_Directions_
All lines from the one with "Model this object" through the one with "---- Driving dimensions", and only those, are to be reproduced exactly, both ends included.

-------- Provided data

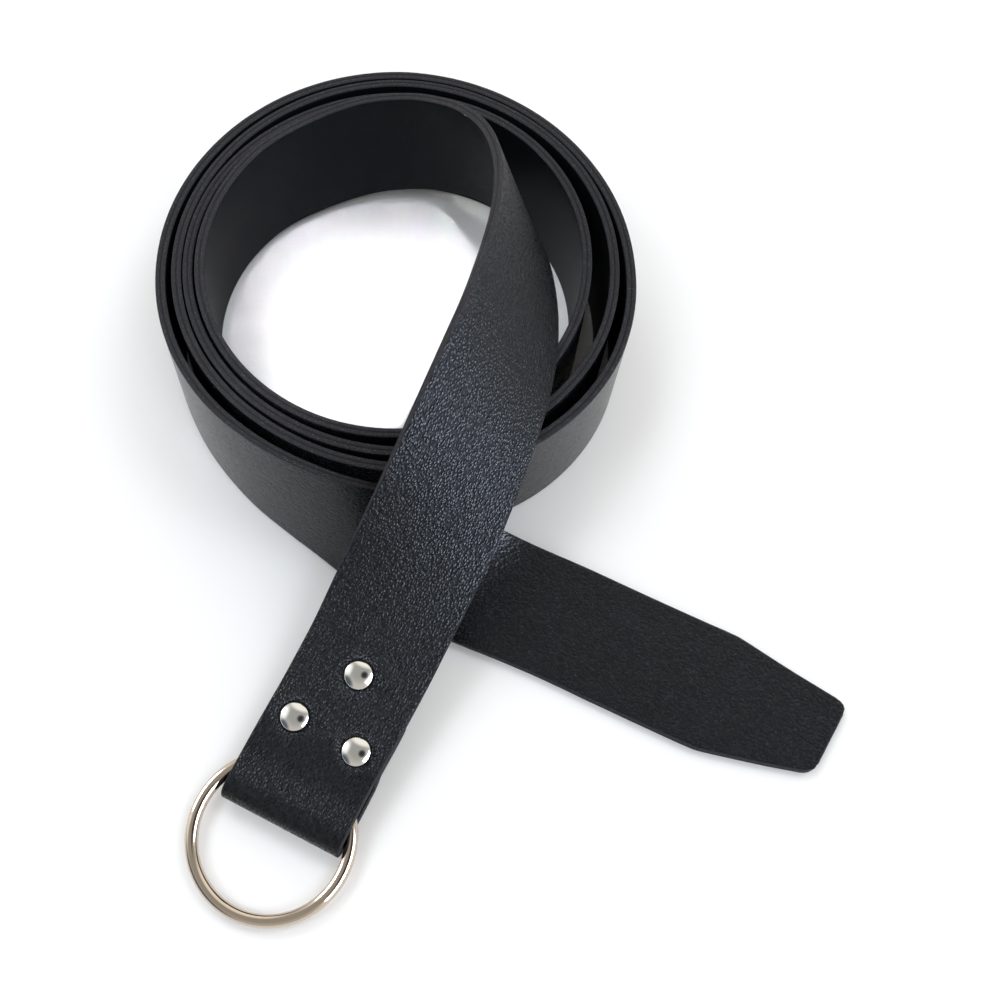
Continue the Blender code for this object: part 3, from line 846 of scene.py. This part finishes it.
def ring_mesh():
    """The ring's wire swept round, a touch fuller at its weld, placed in the fold."""
    mesh = bpy.data.meshes.new("ring")
    work = bmesh.new()
    middle = (RING_OUTER - RING_WIRE) / 2
    centre, along, across, out = station(FOLD_START)
    hub = centre - out * FOLD_OUTSIDE + along * (FOLD_OUTSIDE + RING_BEYOND_FOLD)
    hub = hub + across * RING_SIDEWAYS
    loops = []
    for step in range(RING_STEPS):
        turn = 2 * math.pi * step / RING_STEPS
        from_weld = abs((turn - WELD_TURN + math.pi) % (2 * math.pi) - math.pi) * middle
        radius = RING_WIRE / 2 + WELD_SWELL * math.exp(-((from_weld / WELD_REACH) ** 2))
        spoke = across * math.cos(turn) + along * math.sin(turn)
        loop = []
        for side in range(WIRE_STEPS):
            angle = 2 * math.pi * side / WIRE_STEPS
            reach = middle + radius * math.cos(angle)
            point = hub + spoke * reach + out * radius * math.sin(angle)
            loop.append(work.verts.new(point * MM))
        loops.append(loop)
    for step, loop in enumerate(loops):
        after = loops[(step + 1) % RING_STEPS]
        for side in range(WIRE_STEPS):
            other = (side + 1) % WIRE_STEPS
            work.faces.new((loop[side], after[side], after[other], loop[other]))
    bmesh.ops.recalc_face_normals(work, faces=work.faces[:])
    work.to_mesh(mesh)
    work.free()
    return mesh


ring_shape = ring_mesh()
ring_shape.materials.append(polished_nickel("nickel_plated_ring", "#c6b8a9", 0.14))
finished("nickel_ring", ring_shape, ["ring"])

# The rivets are three double-cap rivets of nickel-plated steel. Each has a domed cap on the grain
# side, a post through both layers and a flat cap under the flap, and the cap's rolled rim presses
# into the leather.

RIVET_CAP_RADIUS = 4.35
RIVET_CAP_TOP = 1.9
RIVET_CAP_UNDERSIDE = 0.02
RIVET_RIM = 0.32
RIVET_POST_RADIUS = 1.7
RIVET_POST_TOP = 0.3
RIVET_BACK_RADIUS = 3.2
RIVET_BACK_ROUNDING = 0.5
RIVET_BACK_THICKNESS = 0.9
RIVET_BACK_SEAT = 0.55
RIVET_STEPS = 72
DOME_STEPS = 14


def rivet_outline():
    """Radius and height of the rivet above the grain face, from the middle of its back cap up."""
    back = -(2 * STRAP_THICKNESS + LAYER_GAP) - RIVET_BACK_SEAT
    bottom = back - RIVET_BACK_THICKNESS
    rounding = RIVET_BACK_ROUNDING
    rows = [(0.0, bottom)]
    for degrees in (0, 22.5, 45, 67.5, 90):
        turn = math.radians(degrees)
        rows.append((RIVET_BACK_RADIUS - rounding + rounding * math.sin(turn),
                     bottom + rounding * (1 - math.cos(turn))))
    rows += [(RIVET_BACK_RADIUS, back), (RIVET_POST_RADIUS, back),
             (RIVET_POST_RADIUS, RIVET_POST_TOP),
             (RIVET_CAP_RADIUS - RIVET_RIM, RIVET_CAP_UNDERSIDE)]
    # The rim rolls round to the dome, which is a shallow cap of one radius.
    rim_height = RIVET_CAP_UNDERSIDE + RIVET_RIM
    for degrees in (-60, -30, 0, 25, 50):
        turn = math.radians(degrees)
        rows.append((RIVET_CAP_RADIUS - RIVET_RIM + RIVET_RIM * math.cos(turn),
                     rim_height + RIVET_RIM * math.sin(turn)))
    edge_radius, edge_height = rows[-1]
    rise = RIVET_CAP_TOP - edge_height
    dome = (edge_radius**2 + rise**2) / (2 * rise)
    for step in range(1, DOME_STEPS + 1):
        radius = edge_radius * (1 - step / DOME_STEPS)
        rows.append((radius, RIVET_CAP_TOP - dome + math.sqrt(dome**2 - radius**2)))
    return rows


def rivet_form():
    """One rivet, its outline turned about +Z, as the object that the nodes copy."""
    mesh = bpy.data.meshes.new("rivet_form")
    work = bmesh.new()
    outline = rivet_outline()
    bottom = work.verts.new((0.0, 0.0, outline[0][1] * MM))
    top = work.verts.new((0.0, 0.0, outline[-1][1] * MM))
    loops = []
    for radius, height in outline[1:-1]:
        loop = []
        for step in range(RIVET_STEPS):
            turn = 2 * math.pi * step / RIVET_STEPS
            point = Vector((radius * math.cos(turn), radius * math.sin(turn), height))
            loop.append(work.verts.new(point * MM))
        loops.append(loop)
    for side in range(RIVET_STEPS):
        other = (side + 1) % RIVET_STEPS
        work.faces.new((bottom, loops[0][other], loops[0][side]))
        for lower, upper in zip(loops, loops[1:]):
            work.faces.new((lower[side], lower[other], upper[other], upper[side]))
        work.faces.new((loops[-1][side], loops[-1][other], top))
    work.to_mesh(mesh)
    work.free()
    mesh.shade_smooth()
    thing = bpy.data.objects.new("rivet_form", mesh)
    bpy.context.scene.collection.objects.link(thing)
    return thing


def rivet_nodes(material):
    """Geometry Nodes tree that sets a rivet on each seat, standing out of the grain face."""
    tree, names, given = new_tree("set_rivets", (
        ("Seats", "Geometry"), ("Rivet", "Object"), ("Size", "Float")))
    form = node(tree, "GeometryNodeObjectInfo", {"Object": given["Rivet"]})
    out = node(tree, "GeometryNodeInputNamedAttribute", {"Name": "out"}, data_type="FLOAT_VECTOR")
    turned = node(tree, "FunctionNodeAlignRotationToVector", {"Vector": out}, axis="Z")
    shape = node(tree, "GeometryNodeInstanceOnPoints",
                 {"Points": given["Seats"], "Instance": form.outputs["Geometry"],
                  "Rotation": turned, "Scale": given["Size"]})
    shape = node(tree, "GeometryNodeRealizeInstances", {"Geometry": shape})
    shape = node(tree, "GeometryNodeSetMaterial", {"Geometry": shape, "Material": material})
    node(tree, "NodeGroupOutput", {"Geometry": shape})
    return tree, names


seats = []
outs = []
for back, sideways in RIVET_PLACES:
    centre, _, across, out = station(STRAP_LENGTH - back)
    seats.append((centre + across * sideways) * MM)
    outs.append(out)
seat_points = point_mesh("rivet_seats", seats, {"out": outs})
one_rivet = rivet_form()
rivet_tree, rivet_inputs = rivet_nodes(polished_nickel("nickel_plated_rivet", "#d8d7d4", 0.12))
rivet_mesh = made_mesh(seat_points, rivet_tree, rivet_inputs, {"Rivet": one_rivet, "Size": 1.0})
bpy.data.objects.remove(one_rivet, do_unlink=True)
finished("nickel_rivets", rivet_mesh, ["rivet_top", "rivet_left", "rivet_right"])

# The belt lies on a plain white table in a pale room. A cool window at the near right and a plain
# one at the left show in its gloss, soft lamps above clear the shadows, and the camera looks from
# nearly above.

FLOOR_SIZE = 6.0

floor_mesh = bpy.data.meshes.new("floor")
half_floor = FLOOR_SIZE / 2
floor_mesh.from_pydata([(-half_floor, -half_floor, 0.0), (half_floor, -half_floor, 0.0),
                        (half_floor, half_floor, 0.0), (-half_floor, half_floor, 0.0)],
                       [], [(0, 1, 2, 3)])
floor = bpy.data.objects.new("floor", floor_mesh)
bpy.context.scene.collection.objects.link(floor)
paper, paper_tree, paper_shader = new_material("matt_white_paper")
feed(paper_tree, paper_shader, {"Base Color": linear("#f2f2f2"), "Roughness": 0.9,
                                "Specular IOR Level": 0.1})
floor_mesh.materials.append(paper)


def direction(bearing, elevation):
    turn, rise = math.radians(bearing), math.radians(elevation)
    level = math.cos(rise)
    return Vector((math.sin(turn) * level, math.cos(turn) * level, math.sin(rise)))


# What the gloss mirrors besides the windows. The walls turn to ceiling between two heights, given
# as the height of a direction of length 1.
ROOM_STRENGTH = 1.4
WALL_TOP, CEILING_EDGE = 0.35, 0.95
# bearing, elevation, full within, gone beyond, colour
ROOM_PATCHES = (
    (290, 22, 14, 34, "#f4f4f4"),
    (242, 8, 12, 34, "#515c63"),
    (20, 20, 32, 52, "#f6f1e8"),
    (120, 14, 20, 50, "#d9d6d1"),
    (125, 66, 7, 22, "#322e2e"),
)

world = bpy.data.worlds.new("studio")
world.use_nodes = True
bpy.context.scene.world = world
room = world.node_tree
toward = node(room, "ShaderNodeTexCoord").outputs["Generated"]
upward = node(room, "ShaderNodeSeparateXYZ", {"Vector": toward}).outputs["Z"]
level = node(room, "ShaderNodeMapRange",
             {"Value": upward, "From Min": WALL_TOP, "From Max": CEILING_EDGE},
             interpolation_type="SMOOTHSTEP")
walls = node(room, "ShaderNodeMix",
             {"Factor": level, "A": linear("#bfbbb5"), "B": linear("#9c9c98")}, data_type="RGBA")
for bearing, elevation, full, gone, colour in ROOM_PATCHES:
    facing = node(room, "ShaderNodeVectorMath",
                  {0: toward, 1: direction(bearing, elevation)}, operation="DOT_PRODUCT")
    part = node(room, "ShaderNodeMapRange",
                {"Value": facing, "From Min": math.cos(math.radians(gone)),
                 "From Max": math.cos(math.radians(full))}, interpolation_type="SMOOTHSTEP")
    walls = node(room, "ShaderNodeMix", {"Factor": part, "A": walls, "B": linear(colour)},
                 data_type="RGBA")
feed(room, room.nodes["Background"], {"Color": walls, "Strength": ROOM_STRENGTH})


def soft_light(name, bearing, elevation, distance, width, height, power, colour):
    """A rectangular soft light in metres and watts that faces the belt from a direction."""
    lamp = bpy.data.lights.new(name, "AREA")
    lamp.shape = "RECTANGLE"
    lamp.size = width
    lamp.size_y = height
    lamp.energy = power
    lamp.color = linear(colour)[:3]
    thing = bpy.data.objects.new(name, lamp)
    away = direction(bearing, elevation)
    turned = away.to_track_quat("Z", "Y").to_matrix().to_4x4()
    thing.matrix_world = Matrix.Translation(away * distance) @ turned
    bpy.context.scene.collection.objects.link(thing)
    return thing


# The windows show in the gloss, and leave the table to the lamps.
near_window = soft_light("near_window", 124, 30, 1.3, 1.3, 0.55, 40.0, "#dfe9fd")
left_window = soft_light("left_window", 290, 22, 1.4, 0.55, 0.5, 16.0, "#f8f8ff")
near_window.visible_diffuse = False
left_window.visible_diffuse = False
# These clear the shadows from the table, the last one in the coil's hollow, and nothing mirrors
# them.
for number, bearing in enumerate((75, 145, 255, 325)):
    clearing = soft_light(f"clearing_lamp_{number}", bearing, 58, 1.4, 0.5, 0.5, 3.6, "#f0f6ff")
    clearing.visible_glossy = False
hollow_lamp = soft_light("hollow_lamp", 0, 90, 1.0, 0.09, 0.09, 0.028, "#ffffff")
hollow_lamp.location = (-0.034, 0.062, 1.0)
hollow_lamp.data.spread = math.radians(4)
hollow_lamp.visible_glossy = False

# The camera's place, and the two directions that fix its turn, as the photograph shows them.
CAMERA_PLACE = (-11.17, -156.37, 310.49)
CAMERA_RIGHT = (0.99999, 0.0, -0.003576)
CAMERA_UP = (0.001242, 0.937727, 0.347372)
CAMERA_LENS = 36.234
CAMERA_SENSOR = 36.0
CAMERA_SHIFT = (0.05, 0.10)

camera = bpy.data.objects.new("camera", bpy.data.cameras.new("camera"))
camera.data.sensor_width = CAMERA_SENSOR
camera.data.lens = CAMERA_LENS
camera.data.shift_x, camera.data.shift_y = CAMERA_SHIFT
camera.data.clip_start = 0.01
right = Vector(CAMERA_RIGHT)
up = Vector(CAMERA_UP)
turned = Matrix((right, up, right.cross(up))).transposed().to_4x4()
camera.matrix_world = Matrix.Translation(Vector(CAMERA_PLACE) * MM) @ turned
bpy.context.scene.collection.objects.link(camera)
bpy.context.scene.camera = camera
# The plain transform keeps the black leather and the white table as the photograph has them.
bpy.context.scene.view_settings.view_transform = "Standard"
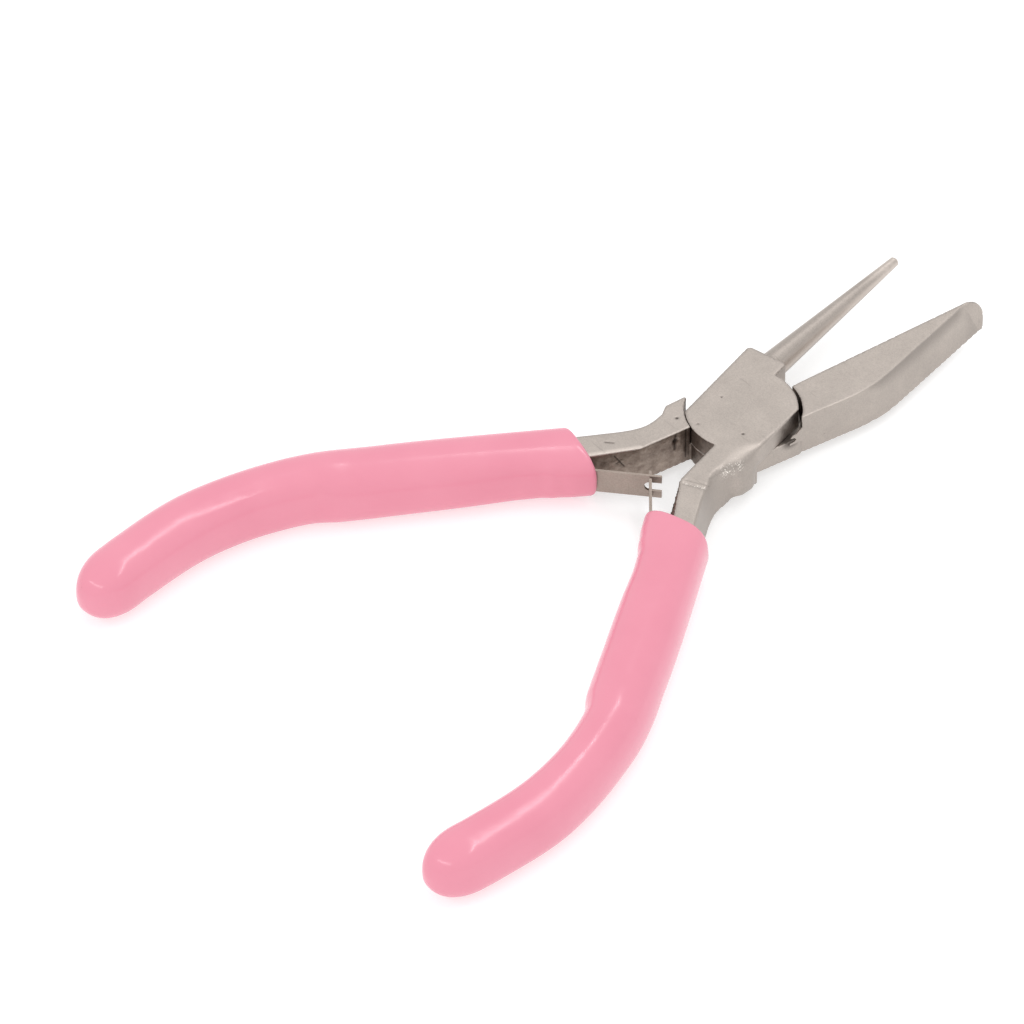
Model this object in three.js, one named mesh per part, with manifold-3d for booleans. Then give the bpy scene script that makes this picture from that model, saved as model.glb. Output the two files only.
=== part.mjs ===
// Small lap-joint jewellery pliers with one round jaw and one flat jaw, two crossed
// leaf springs and dipped vinyl grips, held open by the springs.
// Millimetres. +Z is up, +Y points to the jaws, the origin is on the pivot axis at the
// underside of the joint. Every lever is drawn closed, with its flats along Y, its jaw
// on the +X side and its handle on the -X side, and is then turned open about the pivot.
// The round-jaw lever is the mirrored one: its plate is the upper half of the lap joint.
import * as THREE from 'three';
import { ConvexGeometry } from 'three/addons/geometries/ConvexGeometry.js';
import { mergeVertices } from 'three/addons/utils/BufferGeometryUtils.js';
import Module from 'manifold-3d';

const wasm = await Module();
wasm.setup();

// ---- Driving dimensions ----

// Joint
const THICKNESS = 5.9; // of the steel, underside to top face
const MID = THICKNESS / 2;
const HALF_WIDTH = 5.9; // pivot axis to each flat of the joint
const PLATE_RADIUS = 7.55; // round edge of each half-thickness plate
const POCKET_RADIUS = 7.65; // round wall that the other lever's plate turns in
const JAW_ARC_SHIFT = 0.5; // sideways shift of the plate's round edge on the jaw side
const LAP_GAP = 0.1; // between the two plates
const RIVET_RADIUS = 2.2;
const RIVET_HEAD_RADIUS = 3;
const RIVET_HEAD_DEPTH = 1;
const RIVET_GAP = 0.03;

// How far each lever stands open at rest, in degrees
const FLAT_TURN = 10.75;
const ROUND_TURN = 12.9;
const GRIP_TURN = 10.75;

// Visible handle
const HORN_Y = -5;
const DRAFT = 0.7; // how much wider the outer sides stand at the underside
const DRAFT_START_Y = -8;
const DRAFT_FULL_Y = -12;
const HANDLE_END_X = -3.95;
const HANDLE_END_Y = -24.5; // inside the grip, where the tang carries on
const RELIEF_START = [-0.65, -15.2]; // corner of the handle's inner edge
const RELIEF_WIDTH = 1.4; // taken off the round lever's inner top edge at the handle's end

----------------

_Answer_
Model this object in three.js, one named mesh per part, with manifold-3d for booleans. Then give the bpy scene script that makes this picture from that model, saved as model.glb. Output the two files only.
=== part.mjs ===
// Small lap-joint jewellery pliers with one round jaw and one flat jaw, two crossed
// leaf springs and dipped vinyl grips, held open by the springs.
// Millimetres. +Z is up, +Y points to the jaws, the origin is on the pivot axis at the
// underside of the joint. Every lever is drawn closed, with its flats along Y, its jaw
// on the +X side and its handle on the -X side, and is then turned open about the pivot.
// The round-jaw lever is the mirrored one: its plate is the upper half of the lap joint.
import * as THREE from 'three';
import { ConvexGeometry } from 'three/addons/geometries/ConvexGeometry.js';
import { mergeVertices } from 'three/addons/utils/BufferGeometryUtils.js';
import Module from 'manifold-3d';

const wasm = await Module();
wasm.setup();

// ---- Driving dimensions ----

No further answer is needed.